— START —
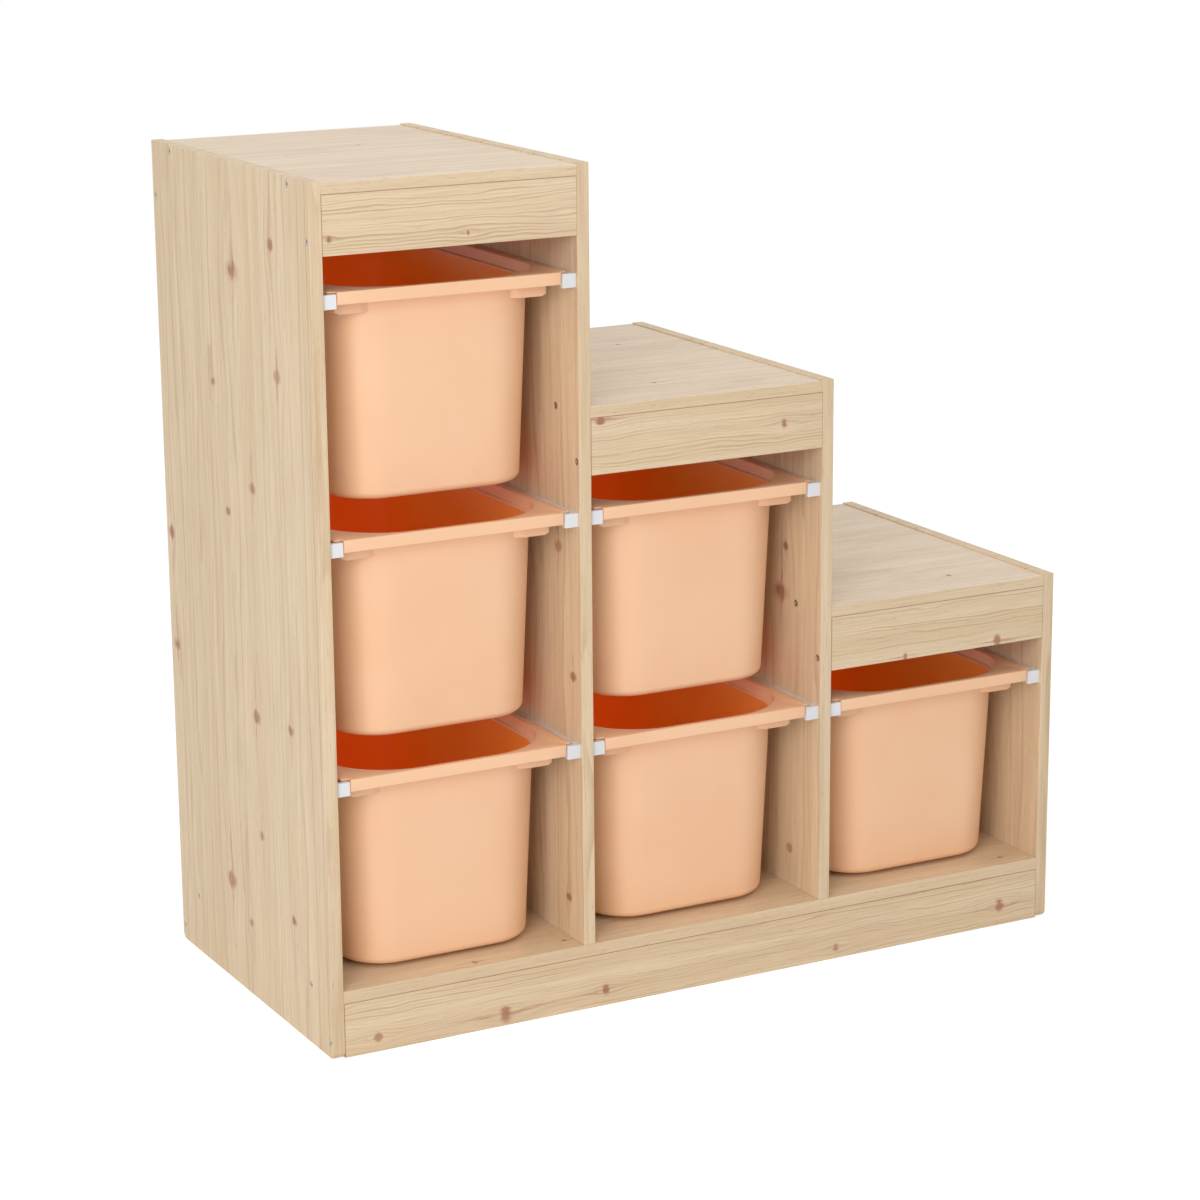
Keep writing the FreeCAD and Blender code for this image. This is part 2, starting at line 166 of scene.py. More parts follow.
studio = {
    "ambient": 0.57,
    "sideLamp": {"power": 66.0, "wide": 1.6, "tall": 2.4, "place": (-2.7, -2.9, 1.6)},
    "topLamp": {"power": 14.0, "wide": 3.0, "tall": 3.0, "place": (0.0, -0.2, 3.2)},
    "target": (-0.1, -0.2, 0.45),
    "floorSize": 60.0,
    "floorColour": (0.80, 0.80, 0.80, 1.0),
    "floorGlow": 0.55,                      # only in what the camera and reflections see
}


def seenDirectly(tree):
    # 1 for camera, glossy and transmission rays, 0 for the light that the studio gives
    path = addNode(tree, "ShaderNodeLightPath")
    seen = math1(tree, "MAXIMUM", path.outputs["Is Camera Ray"], path.outputs["Is Glossy Ray"])
    return math1(tree, "MAXIMUM", seen, path.outputs["Is Transmission Ray"])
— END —
Work to do: Word for word, quote all of the data above.

Answer below:
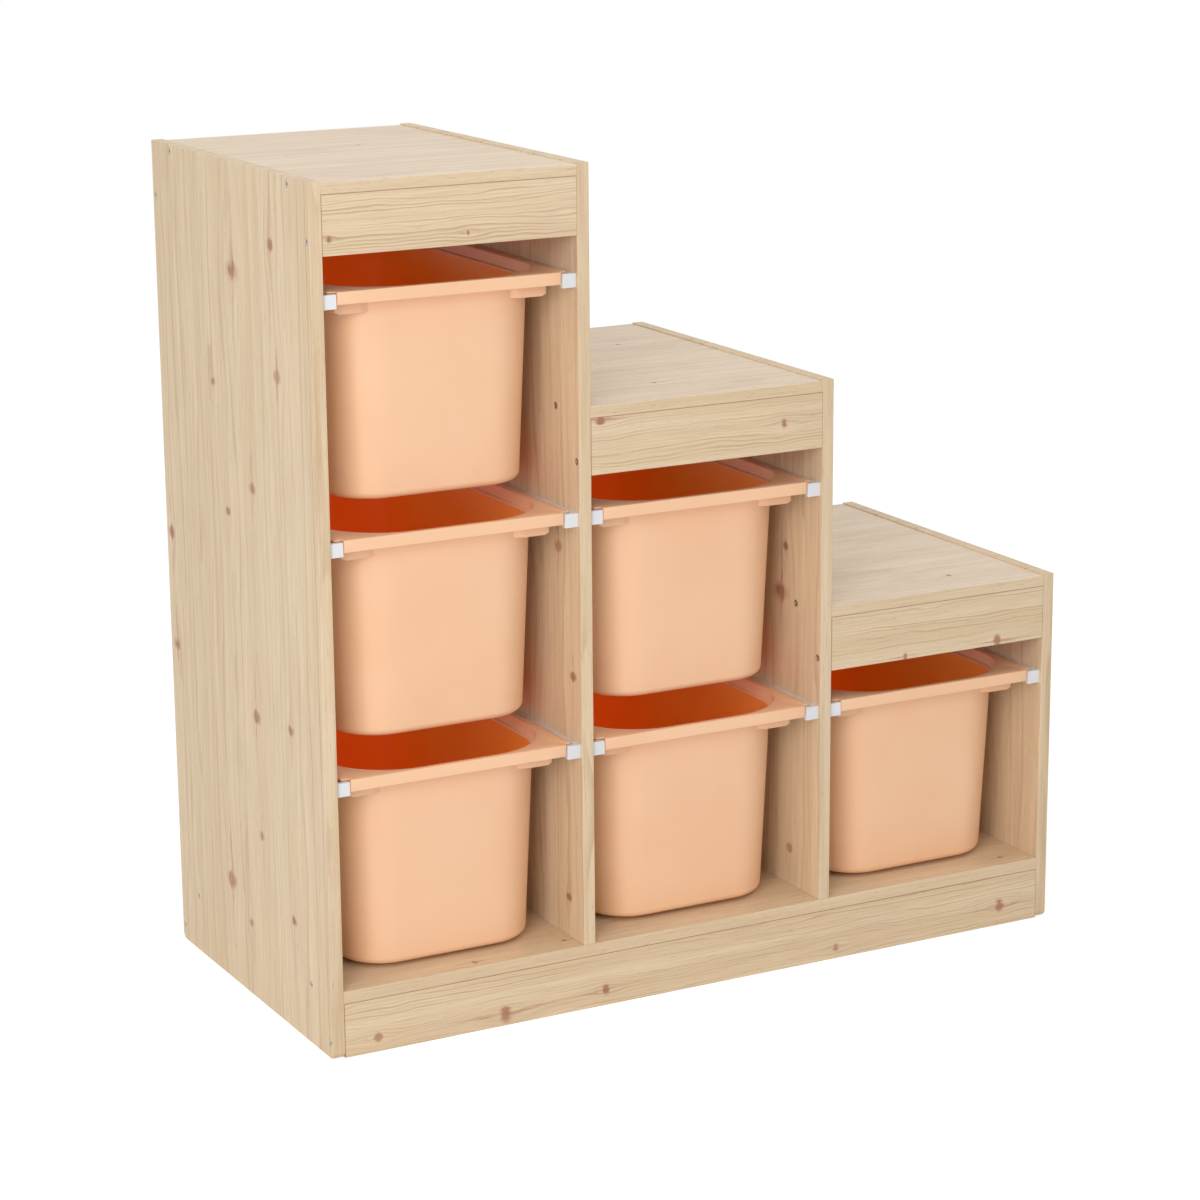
Keep writing the FreeCAD and Blender code for this image. This is part 2, starting at line 166 of scene.py. More parts follow.
studio = {
    "ambient": 0.57,
    "sideLamp": {"power": 66.0, "wide": 1.6, "tall": 2.4, "place": (-2.7, -2.9, 1.6)},
    "topLamp": {"power": 14.0, "wide": 3.0, "tall": 3.0, "place": (0.0, -0.2, 3.2)},
    "target": (-0.1, -0.2, 0.45),
    "floorSize": 60.0,
    "floorColour": (0.80, 0.80, 0.80, 1.0),
    "floorGlow": 0.55,                      # only in what the camera and reflections see
}


def seenDirectly(tree):
    # 1 for camera, glossy and transmission rays, 0 for the light that the studio gives
    path = addNode(tree, "ShaderNodeLightPath")
    seen = math1(tree, "MAXIMUM", path.outputs["Is Camera Ray"], path.outputs["Is Glossy Ray"])
    return math1(tree, "MAXIMUM", seen, path.outputs["Is Transmission Ray"])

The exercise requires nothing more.